### AIM OF THE TASK
Your task is to count the lines of the entries below that include the word "parts" and to give only the resulting number.

### TASK MATERIAL

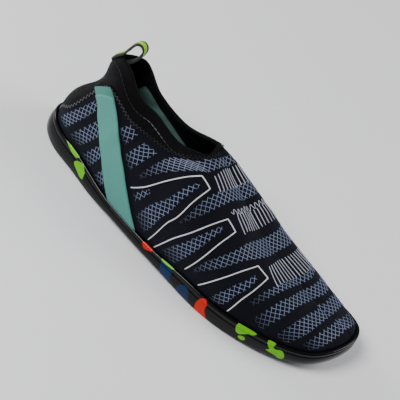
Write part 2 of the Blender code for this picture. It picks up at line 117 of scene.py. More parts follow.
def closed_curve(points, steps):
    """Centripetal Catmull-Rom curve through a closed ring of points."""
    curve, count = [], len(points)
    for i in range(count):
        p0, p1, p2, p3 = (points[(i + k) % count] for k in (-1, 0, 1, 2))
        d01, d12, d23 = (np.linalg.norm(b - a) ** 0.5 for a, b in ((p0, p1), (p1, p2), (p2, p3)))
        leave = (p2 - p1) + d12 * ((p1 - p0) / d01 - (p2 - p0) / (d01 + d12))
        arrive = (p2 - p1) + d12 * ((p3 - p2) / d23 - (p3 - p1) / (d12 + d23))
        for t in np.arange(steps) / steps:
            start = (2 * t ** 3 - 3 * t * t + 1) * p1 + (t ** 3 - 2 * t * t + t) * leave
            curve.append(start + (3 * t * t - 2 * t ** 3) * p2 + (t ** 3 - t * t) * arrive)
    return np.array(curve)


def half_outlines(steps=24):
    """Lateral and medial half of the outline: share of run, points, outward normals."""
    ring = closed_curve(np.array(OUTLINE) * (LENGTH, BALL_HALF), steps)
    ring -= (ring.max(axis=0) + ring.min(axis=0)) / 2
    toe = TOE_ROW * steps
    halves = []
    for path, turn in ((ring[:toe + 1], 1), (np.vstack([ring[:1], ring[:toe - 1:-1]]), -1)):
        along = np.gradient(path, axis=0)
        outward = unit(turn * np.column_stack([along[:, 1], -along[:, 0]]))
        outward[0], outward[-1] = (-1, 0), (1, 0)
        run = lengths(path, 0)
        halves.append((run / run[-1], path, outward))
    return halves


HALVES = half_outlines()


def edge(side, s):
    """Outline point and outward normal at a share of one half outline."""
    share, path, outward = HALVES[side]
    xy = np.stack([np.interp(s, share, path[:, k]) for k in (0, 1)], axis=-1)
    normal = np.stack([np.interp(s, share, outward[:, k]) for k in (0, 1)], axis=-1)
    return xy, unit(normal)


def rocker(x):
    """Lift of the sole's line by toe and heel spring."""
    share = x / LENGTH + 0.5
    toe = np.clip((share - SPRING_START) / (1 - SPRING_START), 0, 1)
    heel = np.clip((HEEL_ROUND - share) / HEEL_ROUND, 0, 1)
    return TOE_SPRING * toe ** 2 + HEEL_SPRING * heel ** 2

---

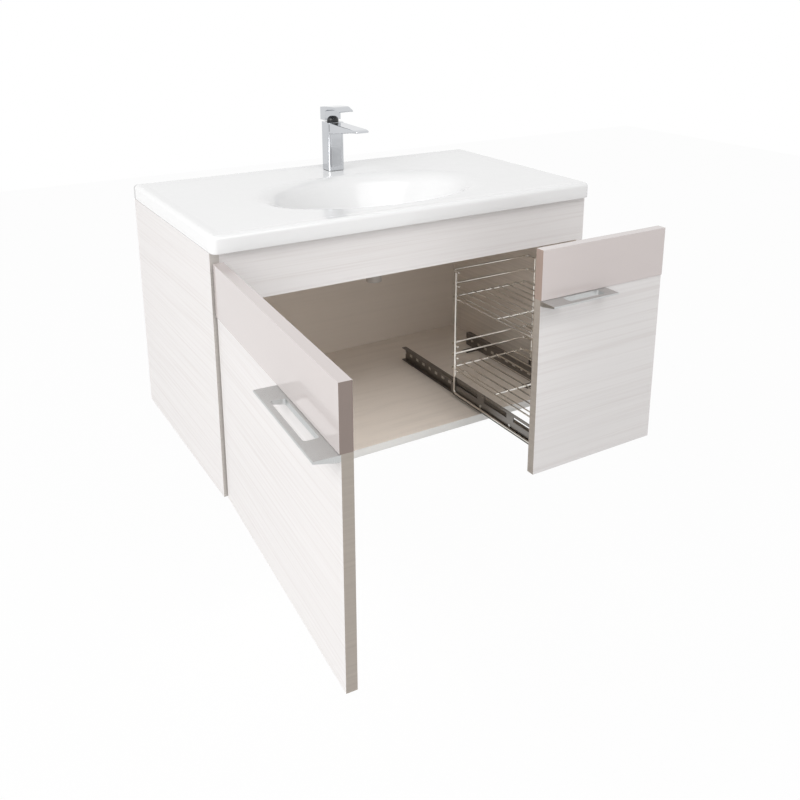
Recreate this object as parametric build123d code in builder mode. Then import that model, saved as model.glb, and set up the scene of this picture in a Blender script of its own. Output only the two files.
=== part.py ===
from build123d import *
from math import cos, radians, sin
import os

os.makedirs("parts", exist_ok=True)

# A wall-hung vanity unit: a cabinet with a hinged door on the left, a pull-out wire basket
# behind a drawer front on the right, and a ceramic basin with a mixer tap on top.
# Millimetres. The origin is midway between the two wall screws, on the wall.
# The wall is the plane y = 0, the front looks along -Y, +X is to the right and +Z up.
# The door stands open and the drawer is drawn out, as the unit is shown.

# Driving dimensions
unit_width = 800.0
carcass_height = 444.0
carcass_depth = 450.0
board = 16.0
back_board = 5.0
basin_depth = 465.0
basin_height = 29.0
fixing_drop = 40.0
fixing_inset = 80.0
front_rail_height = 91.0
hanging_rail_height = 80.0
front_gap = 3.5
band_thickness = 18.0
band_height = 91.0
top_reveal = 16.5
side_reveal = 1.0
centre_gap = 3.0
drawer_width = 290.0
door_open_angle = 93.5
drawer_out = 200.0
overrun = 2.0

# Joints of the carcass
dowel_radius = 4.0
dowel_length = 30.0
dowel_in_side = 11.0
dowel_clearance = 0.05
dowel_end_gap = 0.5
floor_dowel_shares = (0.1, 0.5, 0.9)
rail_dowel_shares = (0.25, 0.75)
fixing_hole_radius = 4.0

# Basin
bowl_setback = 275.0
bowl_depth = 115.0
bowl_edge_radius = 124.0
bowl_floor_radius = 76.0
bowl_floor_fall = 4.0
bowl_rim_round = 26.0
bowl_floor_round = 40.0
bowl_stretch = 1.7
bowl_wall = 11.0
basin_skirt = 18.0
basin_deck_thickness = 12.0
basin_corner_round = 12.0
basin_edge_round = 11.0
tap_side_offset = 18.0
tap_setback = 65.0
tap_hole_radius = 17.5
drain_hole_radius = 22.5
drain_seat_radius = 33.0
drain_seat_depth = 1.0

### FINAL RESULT
2